Hier der LVZ Artikeltext:

Streit um Baumfällungen im Leipziger Auwald geht weiter

Waldumbau oder nicht? In der Diskussion um die Pflegemaßnahmen im Leipziger Auwald warnt jetzt die Bundesbürgerinitiative Waldschutz vor den geplanten Maßnahmen. Leipzigs führender Botanik-Professor Christian Wirth steht aber dazu – und hat eine wortgewandte Antwort. Leipzig

Ein Förster im Ruhestand und ein Professor der Hochschule für nachhaltige Entwicklung Eberswalde haben sich in einer vierseitigen Erklärung gegen die in Leipzig geplanten Pflegemaßnahmen im Leipziger Auwald ausgesprochen. Über die Bundesbürgerinitiative Waldschutz, die in Sachsen nur den umstrittenen Verein Nukla („Natur und Kunst – Leipziger Auwald“) als Mitglied hat, ging das Schreiben an alle Leipziger Stadtratsfraktionen. Die entscheiden nächste Woche über den diesjährigen Forstwirtschaftsplan. Allerdings enthält die angebliche Expertise der beiden Waldfreunde mehrere Ungereimtheiten und allerlei falsche Zahlen. Leipzigs Botanik-Professor Christian Wirthbittet sie in einer Antwort denn auch, sich erst mal selbst ein Bild vor Ort zu machen.

„Ferndiagnosen schwierig“

„Ferndiagnosen sind aufgrund der starken Kontextabhängigkeiten in der Ökologie immer etwas schwierig“, so Wirth, der seit Jahren im Leipziger Wald forscht und die Maßnahmen der Stadt begleitet. Er lädt die Kritiker ein, an der Forschung teilzunehmen und Daten zu erfassen. „Das würde Ihnen erlauben, die vielen in Ihrer Stellungnahme enthaltenen Hypothesen zum Leipziger Auwald valide zu testen. Das wäre für uns alle sehr interessant und ein Gewinn“, schreibt Wirth, der schon vor Jahren ein Standardwerk über alte Wälder und ihr Wachstum herausgab, aktuell auch dem Deutschen Zentrum für integrative Biodiversitätsforschungvorsteht.

Lokale Kenntnisse

„Ein Besuch würde Ihnen auch ermöglichen, mit vielen Leipzigerinnen und Leipzigern aus der Naturschutzpraxis, der Forstpraxis und der Wissenschaft zu sprechen, die den Auwald wie die eigene Westentasche kennen“, findet Wirth. Denn tatsächlich ergeben sich selbst bei einer flüchtigen Beschau der Eberswalder Thesen schon einige Fehler.
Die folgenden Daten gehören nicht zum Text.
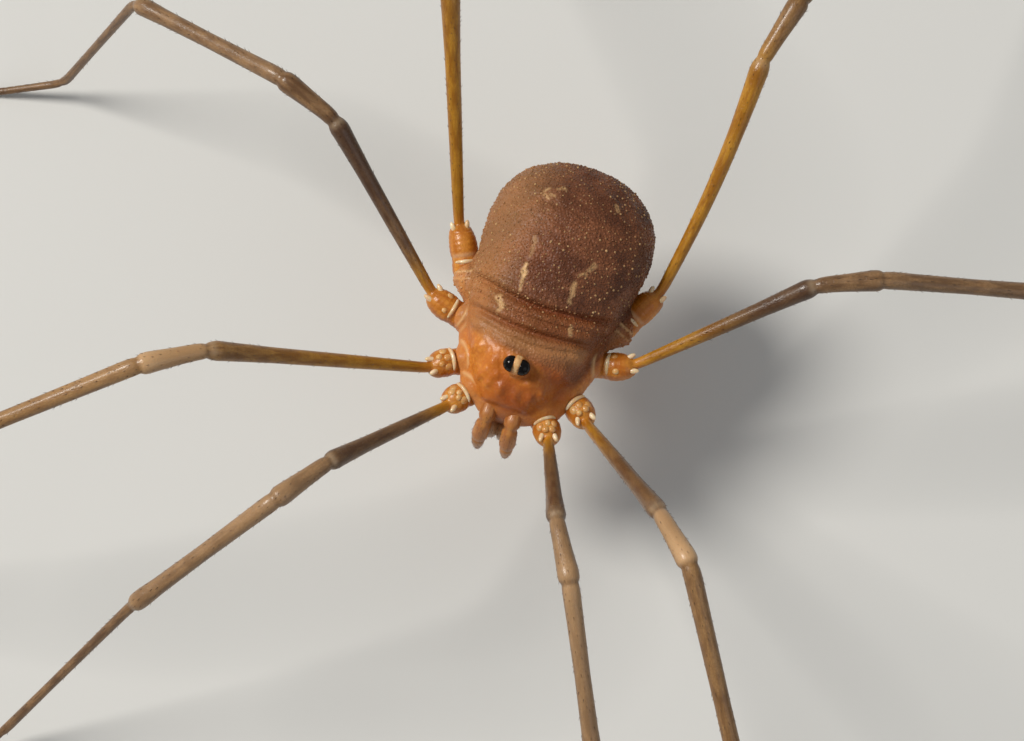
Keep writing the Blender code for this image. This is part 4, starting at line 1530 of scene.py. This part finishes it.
# %% [markdown]
# Each foot ends in one small curved claw. It starts inside the end of the foot and comes down to
# the floor, and it keeps its own horny finish.

# %% Claws
# Ahead of the foot's tip, above its centre line, and radius (mm)
CLAW_ROWS = (
    (-0.10, 0.000, 0.036), (0.04, 0.018, 0.040), (0.15, 0.020, 0.034),
    (0.24, 0.002, 0.024), (0.30, -0.018, 0.014), (0.325, -0.036, 0.006),
)


def claw_shape(leg):
    """A thin hook that leaves the tip of the foot and touches the floor."""
    centre, along = leg["centres"][-1], leg["along"][-1]
    heading = np.array([along[0], along[1], 0.0])
    heading /= np.linalg.norm(heading)
    path = []
    for ahead, rise, radius in CLAW_ROWS:
        point = centre + heading * ahead + np.array([0.0, 0.0, rise])
        point[2] = max(point[2], radius)
        path.append(point)
    return tapered_tube(path, [row[2] for row in CLAW_ROWS], 8)


claws = add_mesh("foot_claws", *join_shapes([claw_shape(leg) for leg in legs.values()]))
settle(claws, CLAW_FINISH)

# %% [markdown]
# The pedipalps hang in front of the head like two short fingers, and the pincers of the chelicerae
# sit between them. Each is swept as the legs are, with a shallow waist at every joint.

# %% Mouthparts
# Sideways, along, height and radius (mm)
PALP_POINTS = (
    (0.44, -1.55, 6.70, 0.25),
    (0.44, -2.05, 6.78, 0.27),
    (0.45, -2.48, 6.62, 0.27),
    (0.48, -2.76, 6.18, 0.28),
    (0.50, -2.90, 5.62, 0.26),
    (0.50, -2.92, 5.05, 0.25),
    (0.49, -2.86, 4.55, 0.22),
    (0.47, -2.74, 4.25, 0.14),
)
CHELICERA_POINTS = (
    (0.30, -1.30, 6.10, 0.20),
    (0.28, -1.80, 6.12, 0.21),
    (0.28, -2.16, 6.02, 0.21),
    (0.27, -2.34, 5.68, 0.22),
    (0.26, -2.36, 5.25, 0.20),
    (0.25, -2.32, 5.02, 0.15),
)
FINGERS = (
    ((0.31, -2.38, 5.15, 0.085), (0.33, -2.44, 4.98, 0.060), (0.29, -2.40, 4.84, 0.020)),
    ((0.20, -2.30, 5.15, 0.080), (0.18, -2.27, 4.98, 0.055), (0.22, -2.28, 4.84, 0.018)),
)
# Name, centre line, places of the joints, fullness, taper of the outer half, greatest paleness
MOUTHPARTS = (
    ("pedipalp", PALP_POINTS, (0.28, 0.55, 0.74), 1.00, 0.52, 0.0),
    ("chelicera", CHELICERA_POINTS, (0.45,), 1.48, 0.04, 0.45),
)
MOUTH_SIDES = 24
MOUTH_RINGS = 90


def limb_shape(table, joints, side, fullness, taper, paleness):
    """Points, faces and stored numbers of one mouthpart."""
    rows = even_rows(smooth_through(table, 16), MOUTH_RINGS)
    path = rows[:, :3] * np.array([side, 1.0, 1.0])
    share = np.linspace(0.0, 1.0, len(rows))
    radii = rows[:, 3] * fullness * (1 - taper * smoothstep(0.40, 1.0, share))
    for joint in joints:
        radii *= 1 - 0.20 * bell(share, joint, 0.022)
        radii *= 1 + 0.06 * bell(share, joint - 0.07, 0.05)
    radii *= np.sqrt(np.clip(1 - np.clip((share - 0.93) / 0.072, 0.0, 1.0) ** 2, 0.02, 1.0))
    along = np.gradient(path, axis=0)
    along /= np.linalg.norm(along, axis=1)[:, None]
    sideways = np.array([1.0, 0.0, 0.0]) - along * along[:, :1]
    sideways /= np.linalg.norm(sideways, axis=1)[:, None]
    upward = np.cross(sideways, along)
    grid = sweep(path, upward, sideways, all_round(radii, MOUTH_SIDES))
    turned = np.arange(MOUTH_SIDES) / MOUTH_SIDES - 0.5
    flat = np.zeros_like(grid)
    flat[..., 0] = share[:, None] * 4.0
    flat[..., 1] = (np.abs(turned) * 2.0)[None, :]
    unwrap = np.zeros_like(grid)
    unwrap[..., 0] = 0.02 + 0.96 * share[:, None]
    unwrap[..., 1] = (0.5 + 0.24 * side + 0.2 * turned)[None, :]
    tips = all_round(smoothstep(0.45, 1.0, share), MOUTH_SIDES)
    marks = {
        "brown": 0.26 + 0.20 * tips,
        "warm": np.full_like(tips, 0.85),
        # Darker tone, partly its own colour and partly painted shade.
        "dark_and_shade": 0.12 + 0.10 * tips,
        "light": all_round(0.10 + paleness * bell(share, 0.7, 0.4), MOUTH_SIDES),
        "pale": np.zeros_like(tips),
        "grain": all_round(smoothstep(0.1, 0.3, share), MOUTH_SIDES),
        "place_mm": flat,
        "place": unwrap,
        "lie": all_round(along, MOUTH_SIDES),
    }
    marks = {key: with_hubs(value) for key, value in marks.items()}
    return with_hubs(grid), grid_faces(len(rows), MOUTH_SIDES), marks


mouthparts = {}
for name, table, joints, fullness, taper, paleness in MOUTHPARTS:
    for side in (LEFT, RIGHT):
        piece = name + "_" + SIDE_NAMES[side]
        shape = limb_shape(table, joints, side, fullness, taper, paleness)
        mouthparts[piece] = add_mesh(piece + "_skin", *shape)
        print(piece, "skin made")

finger_shapes = []
for side in (LEFT, RIGHT):
    for rows in FINGERS:
        fine = smooth_through(rows, 5)
        path = fine[:, :3] * np.array([side, 1.0, 1.0])
        finger_shapes.append(tapered_tube(path, fine[:, 3], 10))
fingers = add_mesh("chelicera_fingers", *join_shapes(finger_shapes))
settle(fingers, CLAW_FINISH)

# %% [markdown]
# Granules and setae repeat by the thousand, so Geometry Nodes scatter them. One tree does both: it
# spreads points over a skin at least one spacing apart, keeps them where the stored grain says,
# leans a small shape on each between the surface's normal and the lie of the coat, and makes the
# instances real. The stored numbers travel along, so that each granule knows its skin's colour.

# %% Scatter tree


def make_scatter_tree():
    """The Geometry Nodes tree that sets small shapes on a skin."""
    tree = bpy.data.node_groups.new("set_on_skin", "GeometryNodeTree")
    sockets = {}
    for key, kind in (
        ("Skin", "NodeSocketGeometry"), ("Shape", "NodeSocketObject"), ("Finish", "NodeSocketMaterial"),
        ("Spacing", "NodeSocketFloat"), ("Density", "NodeSocketFloat"), ("Smallest", "NodeSocketFloat"),
        ("Largest", "NodeSocketFloat"), ("Lean", "NodeSocketFloat"), ("Seed", "NodeSocketInt"),
    ):
        sockets[key] = tree.interface.new_socket(key, in_out="INPUT", socket_type=kind).identifier
    tree.interface.new_socket("Geometry", in_out="OUTPUT", socket_type="NodeSocketGeometry")
    given, made = tree.nodes.new("NodeGroupInput"), tree.nodes.new("NodeGroupOutput")
    link = tree.links.new

    points = add_node(tree, "GeometryNodeDistributePointsOnFaces", distribute_method="POISSON")
    share = add_node(tree, "GeometryNodeInputNamedAttribute", data_type="FLOAT")
    share.inputs["Name"].default_value = "grain"
    link(given.outputs["Skin"], points.inputs["Mesh"])
    link(given.outputs["Spacing"], points.inputs["Distance Min"])
    link(given.outputs["Density"], points.inputs["Density Max"])
    link(share.outputs["Attribute"], points.inputs["Density Factor"])
    link(given.outputs["Seed"], points.inputs["Seed"])

    lie = add_node(tree, "GeometryNodeInputNamedAttribute", data_type="FLOAT_VECTOR")
    lie.inputs["Name"].default_value = "lie"
    axis = add_node(tree, "ShaderNodeMix", data_type="VECTOR")
    link(given.outputs["Lean"], axis.inputs[0])
    link(points.outputs["Normal"], axis.inputs[4])
    link(lie.outputs["Attribute"], axis.inputs[5])
    aligned = add_node(tree, "FunctionNodeAlignRotationToVector", axis="Z")
    link(axis.outputs[1], aligned.inputs["Vector"])

    size = add_node(tree, "FunctionNodeRandomValue", data_type="FLOAT")
    named = {socket.identifier: socket for socket in size.inputs}
    link(given.outputs["Smallest"], named["Min_001"])
    link(given.outputs["Largest"], named["Max_001"])
    link(given.outputs["Seed"], named["Seed"])
    drawn = {socket.identifier: socket for socket in size.outputs}["Value_001"]

    shape = add_node(tree, "GeometryNodeObjectInfo", transform_space="ORIGINAL")
    link(given.outputs["Shape"], shape.inputs["Object"])
    copies = add_node(tree, "GeometryNodeInstanceOnPoints")
    link(points.outputs["Points"], copies.inputs["Points"])
    link(shape.outputs["Geometry"], copies.inputs["Instance"])
    link(aligned.outputs["Rotation"], copies.inputs["Rotation"])
    link(drawn, copies.inputs["Scale"])
    real = add_node(tree, "GeometryNodeRealizeInstances")
    link(copies.outputs["Instances"], real.inputs["Geometry"])
    finish = add_node(tree, "GeometryNodeSetMaterial")
    link(real.outputs["Geometry"], finish.inputs["Geometry"])
    link(given.outputs["Finish"], finish.inputs["Material"])
    link(finish.outputs["Geometry"], made.inputs["Geometry"])
    return tree, sockets


SCATTER, SCATTER_INPUTS = make_scatter_tree()


def add_shape(name, points, faces):
    """A small shape for scattering, hidden from the render."""
    item = add_mesh(name, points, faces)
    item.hide_render = True
    return item


def scatter(name, skin, shape, material, seed, settings):
    """Bake one scatter on a skin into a plain mesh object in millimetres."""
    carrier = bpy.data.objects.new(name, skin.data)
    bpy.context.scene.collection.objects.link(carrier)
    modifier = carrier.modifiers.new("scatter", "NODES")
    modifier.node_group = SCATTER
    for key, value in {"Shape": shape, "Finish": material, "Seed": seed, **settings}.items():
        modifier[SCATTER_INPUTS[key]] = value
    depsgraph = bpy.context.evaluated_depsgraph_get()
    mesh = bpy.data.meshes.new_from_object(carrier.evaluated_get(depsgraph))
    carrier.modifiers.clear()
    carrier.data = mesh
    where = read_vectors(mesh.vertices, "co")
    where[:, 2] = np.maximum(where[:, 2], 0.0)
    mesh.vertices.foreach_set("co", where.ravel())
    mesh.shade_smooth()
    return carrier


PATCH = 0.003                # width of one shape's patch on the unwrap


def unwrap_patches(item, corners_each):
    """Give every scattered shape a small patch at its root's place on the skin's unwrap."""
    mesh = item.data
    place = read_vectors(mesh.attributes["place"].data, "vector").reshape(-1, corners_each, 3)
    where = read_vectors(mesh.vertices, "co").reshape(-1, corners_each, 3)
    offset = where - where.mean(axis=1, keepdims=True)
    offset /= np.maximum(np.abs(offset).max(axis=(1, 2), keepdims=True), 1e-9)
    flat = (place[:, :1, :2] + offset[:, :, :2] * PATCH / 2).reshape(-1, 2)
    layer = mesh.uv_layers.new(name="OFBake")
    corner = np.zeros(len(mesh.loops), np.int32)
    mesh.loops.foreach_get("vertex_index", corner)
    layer.data.foreach_set("uv", flat[corner].ravel().astype(np.float32))


def dome_shape(sides=5):
    """A low closed dome of unit radius, its root sunk below the skin."""
    rings = ((1.0, -0.25), (0.80, 0.42))
    points = []
    for radius, height in rings:
        for side in range(sides):
            turned = 2 * math.pi * side / sides
            points.append((radius * math.cos(turned), radius * math.sin(turned), height))
    points += [(0.0, 0.0, -0.35), (0.0, 0.0, 0.78)]
    return points, grid_faces(2, sides)


def hair_shape():
    """A thin, closed, slightly curved spike of unit length."""
    path = [(0.0, 0.0, -0.12), (0.03, 0.0, 0.45), (0.10, 0.0, 1.0)]
    return tapered_tube(path, [0.075, 0.055, 0.010], 4)


dome = add_shape("granule_form", *dome_shape())
hair = add_shape("seta_form", *hair_shape())
DOME_POINTS, HAIR_POINTS = len(dome.data.vertices), len(hair.data.vertices)
print("one granule has", DOME_POINTS, "points and one seta", HAIR_POINTS)

# %% [markdown]
# The abdomen carries a dense fine grain. Some grains are larger and paler, and on the largest ones the
# paleness is partly a painted glint. The granules take the trunk's own material and its stored numbers.
# Only the paleness of the two larger kinds is drawn anew.

# %% Granules of the back


def lighten(item, corners_each, most, seed):
    """Give every granule of a piece its own paleness."""
    attribute = item.data.attributes["pale"]
    rng = np.random.default_rng(seed)
    values = most * rng.random(len(attribute.data) // corners_each) ** 1.5
    attribute.data.foreach_set("value", np.repeat(values, corners_each).astype(np.float32))


# Greatest paleness, and the spacing, count on a square mm and radii (mm) of each kind
GRANULES = {
    "fine_granules": (
        0.0, {"Spacing": 0.085, "Density": 150.0, "Smallest": 0.022, "Largest": 0.034, "Lean": 0.0},
    ),
    "coarse_granules": (
        0.50, {"Spacing": 0.150, "Density": 30.0, "Smallest": 0.032, "Largest": 0.054, "Lean": 0.0},
    ),
    # Paleness partly of pale specks, partly painted glints.
    "pale_granules": (
        0.75, {"Spacing": 0.260, "Density": 3.0, "Smallest": 0.034, "Largest": 0.056, "Lean": 0.0},
    ),
}
for number, (name, (paleness, settings)) in enumerate(GRANULES.items()):
    granules = scatter(name, trunk, dome, TRUNK_FINISH, 7 + number, settings)
    if paleness:
        lighten(granules, DOME_POINTS, paleness, 50 + number)
    unwrap_patches(granules, DOME_POINTS)
    settle(granules, TRUNK_FINISH)

# %% [markdown]
# Short dark setae lean along the legs and the palps. They are sparse enough that the gloss of the
# cuticle shows between them.

# %% Setae and the last skins
LEG_SETAE = {"Spacing": 0.16, "Density": 12.0, "Smallest": 0.07, "Largest": 0.13, "Lean": 0.68}
MOUTH_SETAE = {"Spacing": 0.11, "Density": 36.0, "Smallest": 0.06, "Largest": 0.10, "Lean": 0.60}
SEGMENT_NAMES = ("coxa", "femur", "patella", "tibia", "metatarsus", "tarsus")


def add_setae(name, skin, seed, settings):
    """The short bristles of one skin."""
    setae = scatter(name + "_setae", skin, hair, SETA_FINISH, seed, settings)
    unwrap_patches(setae, HAIR_POINTS)
    settle(setae, SETA_FINISH)


for number, ((pair, side), skin) in enumerate(leg_skins.items()):
    name = leg_name(pair, side)
    add_setae(name, skin, 100 + number, LEG_SETAE)
    nodes = [name + "_" + segment for segment in SEGMENT_NAMES]
    settle(skin, LEG_FINISH, nodes)

for number, (name, skin) in enumerate(mouthparts.items()):
    add_setae(name, skin, 200 + number, MOUTH_SETAE)
    settle(skin, LEG_FINISH, [name])

settle(trunk, TRUNK_FINISH, TRUNK_NODES)
for form in (dome, hair):
    bpy.data.objects.remove(form, do_unlink=True)

# %% [markdown]
# The last cell counts the pieces and their triangles.

# %% Count the pieces
print("pieces:", len(pieces), "triangles:", sum(pieces.values()))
So warnen die Externen vor allem vor sogenannten Femelschlägen, um auf diesen neu geschaffenen Lichtungen den Eichenbestand mit Pflanzungen erhöhen zu wollen. Das müsse kleinräumig geschehen, sonst entstünden im Wald zu hohe Schäden, meinen sie. Allerdings sind auch nur kleinteilige Auflichtungen im Forstwirtschaftsplan vorgesehen, wie ein Blick in die Unterlagen ergibt. In der Expertise der Externen ist von 24,8 Hektar Fläche für solche Femellöcher über einen Zeitraum von zehn Jahren die Rede. Tatsächlich liegt aber nur ein Teil davon auch im geschützten Auwald.

Rückegassen statt Zerstörung

Schließlich beklagen die beiden Waldfreunde, dass durch den Einsatz der Maschinen der Waldboden großflächig verdichtet werde und nachhaltig Schaden nehme. Dabei wird der Forst in Leipzig seit Jahren nach den Richtlinien des Forest Stewardship Council(FCS) bewirtschaftet, der unter anderem einen schonenden Einsatz vorschreibt und Rückegassen für die Maschinen vorsieht.

Der Verein Nukla hatte auf die Eberswalder erst vor Kurzem zurückgegriffen und deren Thesen in einem Brief an die Stadträte zitiert. Der Verein zahlte zuletzt auch Jugendliche dafür, dass sie bei der jüngsten Fridays-For-Future-Demo mitmachten und für seine Zwecke Protestschilder hochhielten.